Now I must admit the statement we get is more like «the volume of a parallelepiped $\langle u,\text{base}\rangle$ is the product of the length of $u$ and the area of the projection of its base on the hyperplane orthogonal to $u$» — but it's of course equivalent to «the volume of a parallelepiped is the product of the area of its base and its height».

Let me explain using geometric algebra. Take an orthonormal basis $e_1,\ldots,e_n$ and let columns of $A$ be $a_1,\ldots,a_n$. Then the determinant of $A$ equals to the volume of parallelepipe spanned by columns of $A$. That is, $$a_1\wedge\cdots\wedge a_n=\det Ae_1\wedge\cdots\wedge e_n$$ Or we can write $$\det A=(e_1\wedge\cdots\wedge e_n)^{-1}(a_1\wedge\cdots\wedge a_n)$$ Since $e_i$ are orthonormal, $e_1\wedge\cdots\wedge e_n=e_1\cdots e_n$ and hence $$(e_1\wedge\cdots\wedge e_n)^{-1}=(e_1\cdots e_n)^{-1}=e_n\cdots e_1=e_n\wedge\cdots\wedge e_1$$ Note that $e_n\wedge\cdots\wedge e_1$ is a subspace of $a_1\wedge\cdots\wedge a_n$ , we can further write $$\begin{align}\det A&=(e_n\wedge\cdots\wedge e_1)\cdot(a_1\wedge\cdots\wedge a_n)\\&=(e_n\wedge\cdots\wedge e_2)\cdot(e_1\cdot(a_1\wedge\cdots\wedge a_n))\\ &=(e_n\wedge\cdots\wedge e_2)\cdot\Big(a_{11}(a_2\wedge\cdots\wedge a_n)-\sum_{i=2}^n(-1)^ia_{1i}(a_1\wedge\cdots\hat a_i\cdots\wedge a_n)\Big)\\ \end{align}$$

• The first line is certainly the geometric explanation of determinant as mentioned above.
• The second line is exactly the geometric explanation of Laplace expansion. For one thing, $e_1\cdot(a_1\wedge\cdots\wedge a_n)$ extracts the "height" of parallelepipe with base in subspace $e_n\wedge\cdots\wedge e_2$. Next multiplied by $e_n\wedge\cdots\wedge e_2$ to restore the volume of "compressed" parallelepipe.
• The third line shows how to do the "extract", i.e. through "extracting" each edge.

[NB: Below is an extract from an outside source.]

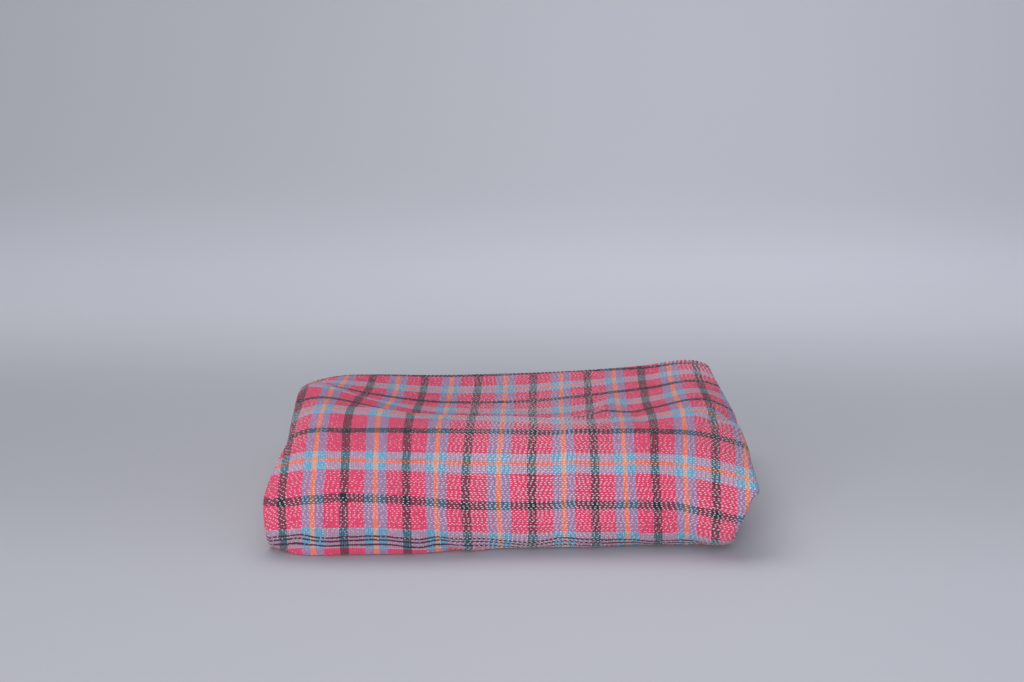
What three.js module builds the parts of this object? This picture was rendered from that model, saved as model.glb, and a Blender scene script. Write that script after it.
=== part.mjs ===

This view can even be generalizd. For example, we could write $$\det A=(e_n\wedge\cdots\wedge e_3)\Big((e_2\wedge e_1)\cdot(a_1\wedge\cdots\wedge a_n\Big)$$ That means we can "extract" the "projection area" onto $e_2\wedge e_1$ of parallelpipe with base in subspace $e_n\wedge\cdots\wedge e_3$ and then restore the volume of "compressed" parallelepipe.